▶ _GOAL OF THE EXERCISE_: Your task is to print the material below exactly as presented.

....................

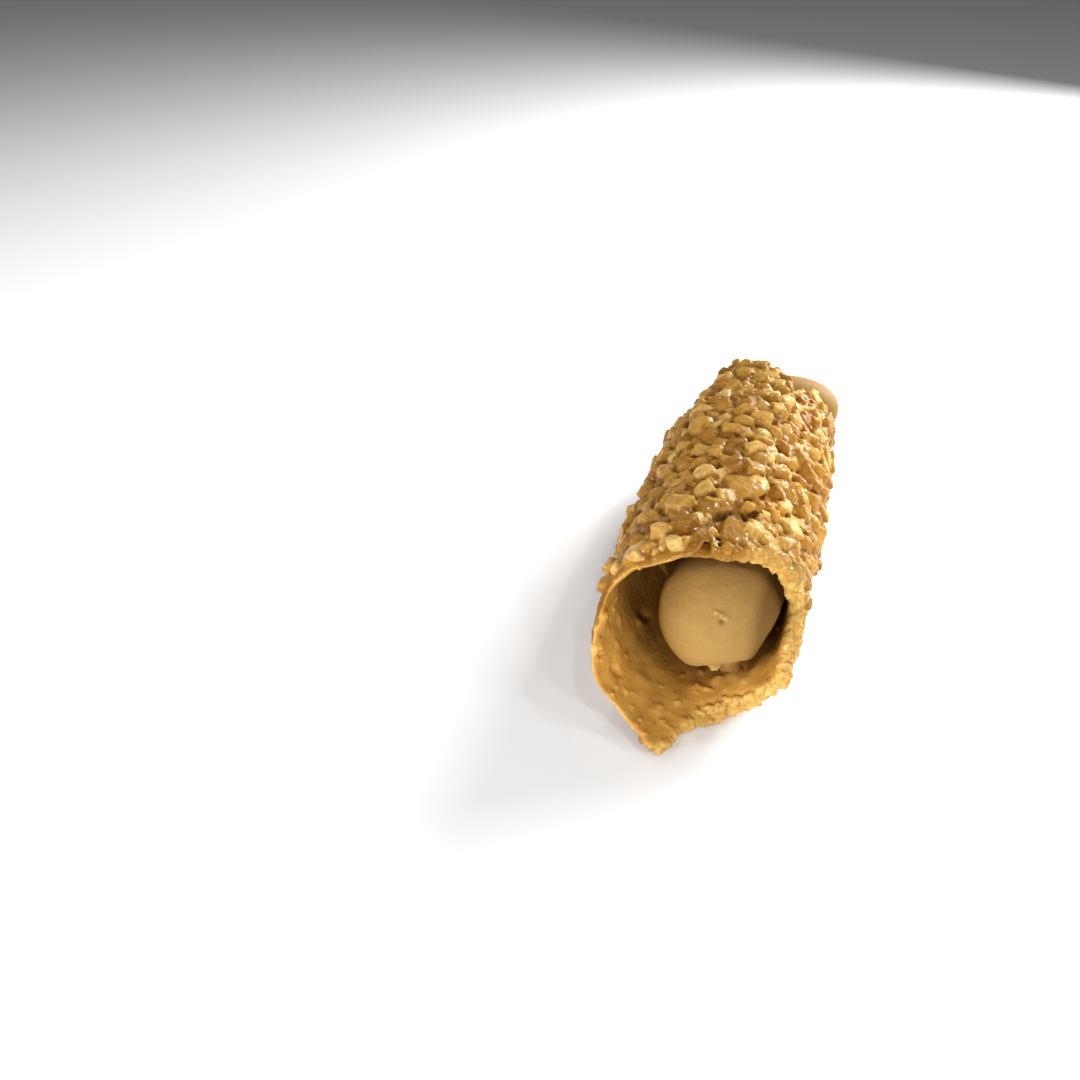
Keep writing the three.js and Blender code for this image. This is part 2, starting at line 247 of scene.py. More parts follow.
def normals(piece):
    return coordinates(piece, "normal")


def set_coordinates(piece, points):
    piece.data.vertices.foreach_set("co", np.asarray(points, float).ravel())
    piece.data.update()


def set_attribute(piece, name, values):
    layers = piece.data.attributes
    layer = layers.get(name) or layers.new(name, "FLOAT", "POINT")
    layer.data.foreach_set("value", np.asarray(values, float))


def edge_ends(piece):
    ends = np.empty(len(piece.data.edges) * 2, int)
    piece.data.edges.foreach_get("vertices", ends)
    return ends.reshape(-1, 2)


def cut_edges(piece, chosen, cuts):
    """Subdivides only the chosen edges of a piece."""
    mesh = piece.data
    mesh.polygons.foreach_set("select", np.zeros(len(mesh.polygons), bool))
    mesh.vertices.foreach_set("select", np.zeros(len(mesh.vertices), bool))
    mesh.edges.foreach_set("select", chosen)
    bpy.context.tool_settings.mesh_select_mode = (False, True, False)
    make_active(piece)
    set_mode("EDIT")
    bpy.ops.mesh.subdivide(number_cuts=cuts)
    set_mode("OBJECT")


def new_piece(name, points, faces):
    """A piece from points in millimetres and their faces."""
    mesh = bpy.data.meshes.new(name)
    mesh.from_pydata((points * MM).tolist(), [], faces)
    piece = bpy.data.objects.new(name, mesh)
    bpy.context.collection.objects.link(piece)
    return piece


def own_copy(piece):
    """A copy of a piece with its own mesh."""
    copy = piece.copy()
    copy.data = piece.data.copy()
    bpy.context.collection.objects.link(copy)
    return copy


def join(piece, *others):
    make_active(piece)
    for other in others:
        other.select_set(True)
    bpy.ops.object.join()


def apply_modifier(piece, kind, **settings):
    modifier = piece.modifiers.new(kind.title(), kind)
    for name, value in settings.items():
        setattr(modifier, name, value)
    make_active(piece)
    bpy.ops.object.modifier_apply(modifier=modifier.name)


def melt(piece, voxel, softening):
    """Makes one skin of all that a piece holds, and smooths it."""
    apply_modifier(piece, "REMESH", mode="VOXEL", voxel_size=voxel * MM)
    apply_modifier(piece, "SMOOTH", factor=0.5, iterations=softening)


def turn_faces_out(piece):
    edit(piece)
    bpy.ops.mesh.normals_make_consistent(inside=False)
    set_mode("OBJECT")


# ---- the pastry sheet ----

def column_angle(share):
    """Angles for columns, packed closer where the edges of the sheet run steeply."""
    angles = np.linspace(LEFT_END, RIGHT_END, 4001)
    across = np.diff(np.radians(angles)) * ARC
    front = np.hypot(across, np.diff(front_edge(angles)))
    back = np.hypot(across, np.diff(back_edge(angles)))
    way = np.concatenate([[0], np.cumsum(front + back)])
    return np.interp(share, way / way[-1], angles)


# Lumps and dents inside the mouth: angle, place, radius and height towards the hollow.
INSIDE_MARKS = [
    (-57, -48, 1.1, -1.5), (-61, -48.6, 0.9, -0.7), (-50, -28.6, 1.6, -1.1),
    (-46, -27.6, 0.9, -0.9), (-52, -31.6, 1.3, 0.7), (-35, -44.2, 2.2, 0.55),
    (-82, -44, 1.2, 0.45), (-74, -38, 1.3, 0.5), (-66, -43, 1.0, 0.4), (-20, -50, 1.6, 0.3),
    (4, -41, 1.4, 0.5), (18, -38, 1.2, 0.6), (30, -36.5, 1.5, 0.5), (-8, -44.5, 1.2, 0.35),
    (-44, -40, 1.0, 0.3), (40, -39, 1.3, 0.5),
]


def sheet_start():
    """A thick sheet in a unit square: across, along and through the sheet."""
    deselect_all()
    bpy.ops.mesh.primitive_grid_add(x_subdivisions=COLUMNS, y_subdivisions=ROWS, size=1)
    sheet = bpy.context.object
    sheet.name = "pastry_sheet"
    edit(sheet)
    bpy.ops.mesh.extrude_region_move(TRANSFORM_OT_translate={"value": (0, 0, -1)})
    set_mode("OBJECT")
    depth = coordinates(sheet)[:, 2][edge_ends(sheet)]
    cut_edges(sheet, np.abs(depth[:, 0] - depth[:, 1]) > 0.5, RIM_ROWS)
    return sheet


def refine_mouth(sheet):
    """Finer faces on the inside that shows in the front mouth."""
    middle = coordinates(sheet)[edge_ends(sheet)].mean(axis=1)
    angle = column_angle(middle[:, 0] + 0.5)
    place = mix(front_edge(angle), back_edge(angle), middle[:, 1] + 0.5)
    shown = (middle[:, 2] < -0.99) & (angle > -112) & (angle < 62) & (place < -24)
    cut_edges(sheet, shown, 1)


def inside_relief(angle, y):
    """Height of the caramel inside, towards the hollow."""
    s = np.radians(angle) * BORE_ARC
    height = -0.25 * np.sin(s * 0.33 + 0.6) * np.sin(y * 0.21 + 0.4 * np.sin(s * 0.2))
    flat = np.stack([s, y, np.zeros_like(s)], axis=-1)
    height += 0.16 * grain(flat, 5.5, 1) + 0.08 * grain(flat, 2.1, 2)
    ridged = np.abs(grain(flat, 1.6, 3))
    drips = smooth(-100, -70, angle) * (1 - smooth(-62, -44, angle)) * smooth(-30, -36, y)
    height += 0.22 * drips * (0.5 - ridged)
    for at, place, radius, lift in INSIDE_MARKS:
        gap = np.hypot(s - math.radians(at) * BORE_ARC, y - place) / radius
        height += lift * np.exp(-(gap**2) * 1.6)
    return height


def edge_wander(angle, seed):
    """Ragged broken edge: fine on the left, coarse on the right."""
    s = np.radians(angle) * ARC
    line = np.stack([s, np.zeros_like(s), np.zeros_like(s)], axis=-1)
    rough = mix(0.18, 0.75, smooth(-24, 0, angle) * (1 - smooth(172, 200, angle)))
    return rough * (0.7 * grain(line, 3.4, seed) + 0.45 * grain(line, 1.5, seed + 1))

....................

▶ _EXERCISE ANSWER_:
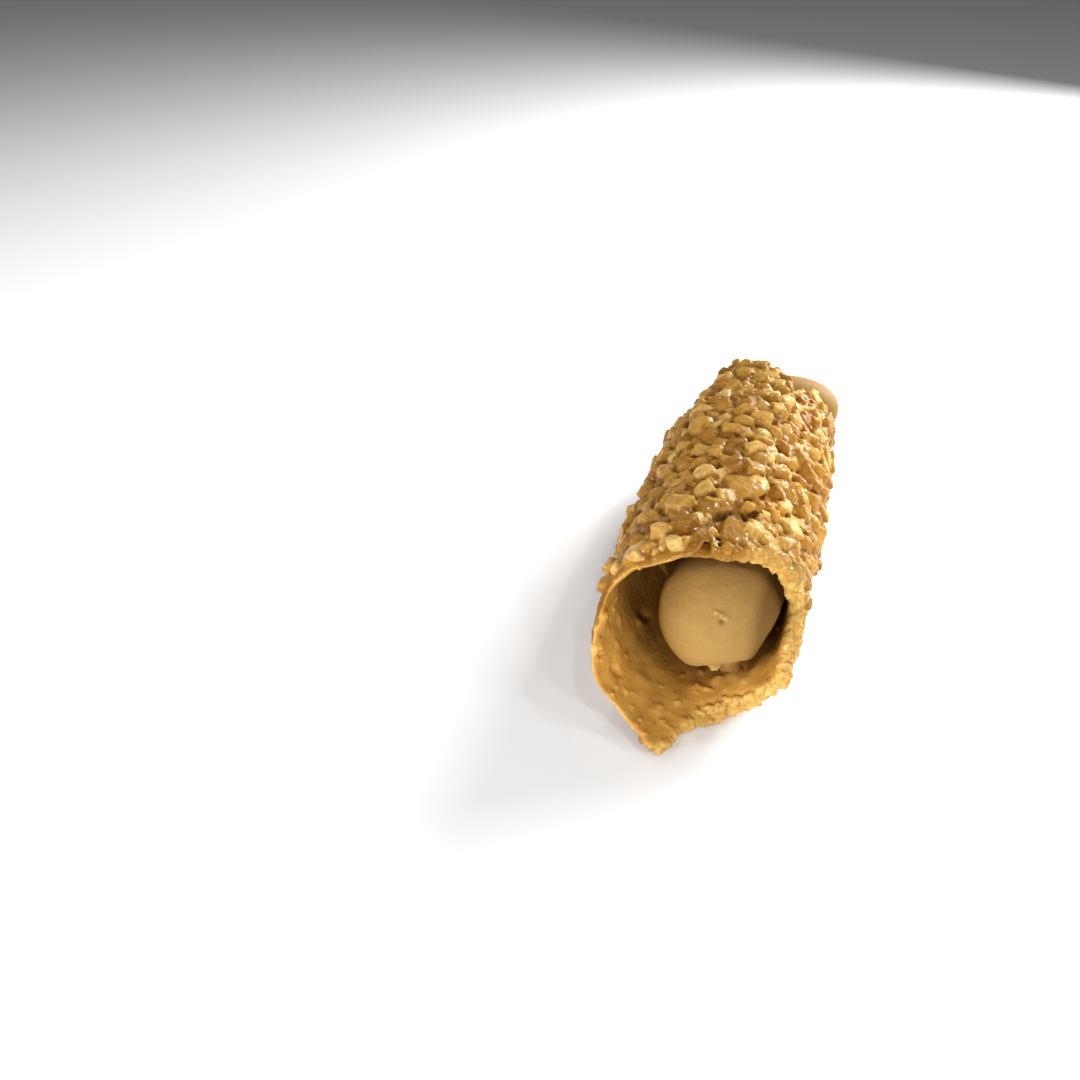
Keep writing the three.js and Blender code for this image. This is part 2, starting at line 247 of scene.py. More parts follow.
def normals(piece):
    return coordinates(piece, "normal")


def set_coordinates(piece, points):
    piece.data.vertices.foreach_set("co", np.asarray(points, float).ravel())
    piece.data.update()


def set_attribute(piece, name, values):
    layers = piece.data.attributes
    layer = layers.get(name) or layers.new(name, "FLOAT", "POINT")
    layer.data.foreach_set("value", np.asarray(values, float))


def edge_ends(piece):
    ends = np.empty(len(piece.data.edges) * 2, int)
    piece.data.edges.foreach_get("vertices", ends)
    return ends.reshape(-1, 2)


def cut_edges(piece, chosen, cuts):
    """Subdivides only the chosen edges of a piece."""
    mesh = piece.data
    mesh.polygons.foreach_set("select", np.zeros(len(mesh.polygons), bool))
    mesh.vertices.foreach_set("select", np.zeros(len(mesh.vertices), bool))
    mesh.edges.foreach_set("select", chosen)
    bpy.context.tool_settings.mesh_select_mode = (False, True, False)
    make_active(piece)
    set_mode("EDIT")
    bpy.ops.mesh.subdivide(number_cuts=cuts)
    set_mode("OBJECT")


def new_piece(name, points, faces):
    """A piece from points in millimetres and their faces."""
    mesh = bpy.data.meshes.new(name)
    mesh.from_pydata((points * MM).tolist(), [], faces)
    piece = bpy.data.objects.new(name, mesh)
    bpy.context.collection.objects.link(piece)
    return piece


def own_copy(piece):
    """A copy of a piece with its own mesh."""
    copy = piece.copy()
    copy.data = piece.data.copy()
    bpy.context.collection.objects.link(copy)
    return copy


def join(piece, *others):
    make_active(piece)
    for other in others:
        other.select_set(True)
    bpy.ops.object.join()


def apply_modifier(piece, kind, **settings):
    modifier = piece.modifiers.new(kind.title(), kind)
    for name, value in settings.items():
        setattr(modifier, name, value)
    make_active(piece)
    bpy.ops.object.modifier_apply(modifier=modifier.name)


def melt(piece, voxel, softening):
    """Makes one skin of all that a piece holds, and smooths it."""
    apply_modifier(piece, "REMESH", mode="VOXEL", voxel_size=voxel * MM)
    apply_modifier(piece, "SMOOTH", factor=0.5, iterations=softening)


def turn_faces_out(piece):
    edit(piece)
    bpy.ops.mesh.normals_make_consistent(inside=False)
    set_mode("OBJECT")


# ---- the pastry sheet ----

def column_angle(share):
    """Angles for columns, packed closer where the edges of the sheet run steeply."""
    angles = np.linspace(LEFT_END, RIGHT_END, 4001)
    across = np.diff(np.radians(angles)) * ARC
    front = np.hypot(across, np.diff(front_edge(angles)))
    back = np.hypot(across, np.diff(back_edge(angles)))
    way = np.concatenate([[0], np.cumsum(front + back)])
    return np.interp(share, way / way[-1], angles)


# Lumps and dents inside the mouth: angle, place, radius and height towards the hollow.
INSIDE_MARKS = [
    (-57, -48, 1.1, -1.5), (-61, -48.6, 0.9, -0.7), (-50, -28.6, 1.6, -1.1),
    (-46, -27.6, 0.9, -0.9), (-52, -31.6, 1.3, 0.7), (-35, -44.2, 2.2, 0.55),
    (-82, -44, 1.2, 0.45), (-74, -38, 1.3, 0.5), (-66, -43, 1.0, 0.4), (-20, -50, 1.6, 0.3),
    (4, -41, 1.4, 0.5), (18, -38, 1.2, 0.6), (30, -36.5, 1.5, 0.5), (-8, -44.5, 1.2, 0.35),
    (-44, -40, 1.0, 0.3), (40, -39, 1.3, 0.5),
]


def sheet_start():
    """A thick sheet in a unit square: across, along and through the sheet."""
    deselect_all()
    bpy.ops.mesh.primitive_grid_add(x_subdivisions=COLUMNS, y_subdivisions=ROWS, size=1)
    sheet = bpy.context.object
    sheet.name = "pastry_sheet"
    edit(sheet)
    bpy.ops.mesh.extrude_region_move(TRANSFORM_OT_translate={"value": (0, 0, -1)})
    set_mode("OBJECT")
    depth = coordinates(sheet)[:, 2][edge_ends(sheet)]
    cut_edges(sheet, np.abs(depth[:, 0] - depth[:, 1]) > 0.5, RIM_ROWS)
    return sheet


def refine_mouth(sheet):
    """Finer faces on the inside that shows in the front mouth."""
    middle = coordinates(sheet)[edge_ends(sheet)].mean(axis=1)
    angle = column_angle(middle[:, 0] + 0.5)
    place = mix(front_edge(angle), back_edge(angle), middle[:, 1] + 0.5)
    shown = (middle[:, 2] < -0.99) & (angle > -112) & (angle < 62) & (place < -24)
    cut_edges(sheet, shown, 1)


def inside_relief(angle, y):
    """Height of the caramel inside, towards the hollow."""
    s = np.radians(angle) * BORE_ARC
    height = -0.25 * np.sin(s * 0.33 + 0.6) * np.sin(y * 0.21 + 0.4 * np.sin(s * 0.2))
    flat = np.stack([s, y, np.zeros_like(s)], axis=-1)
    height += 0.16 * grain(flat, 5.5, 1) + 0.08 * grain(flat, 2.1, 2)
    ridged = np.abs(grain(flat, 1.6, 3))
    drips = smooth(-100, -70, angle) * (1 - smooth(-62, -44, angle)) * smooth(-30, -36, y)
    height += 0.22 * drips * (0.5 - ridged)
    for at, place, radius, lift in INSIDE_MARKS:
        gap = np.hypot(s - math.radians(at) * BORE_ARC, y - place) / radius
        height += lift * np.exp(-(gap**2) * 1.6)
    return height


def edge_wander(angle, seed):
    """Ragged broken edge: fine on the left, coarse on the right."""
    s = np.radians(angle) * ARC
    line = np.stack([s, np.zeros_like(s), np.zeros_like(s)], axis=-1)
    rough = mix(0.18, 0.75, smooth(-24, 0, angle) * (1 - smooth(172, 200, angle)))
    return rough * (0.7 * grain(line, 3.4, seed) + 0.45 * grain(line, 1.5, seed + 1))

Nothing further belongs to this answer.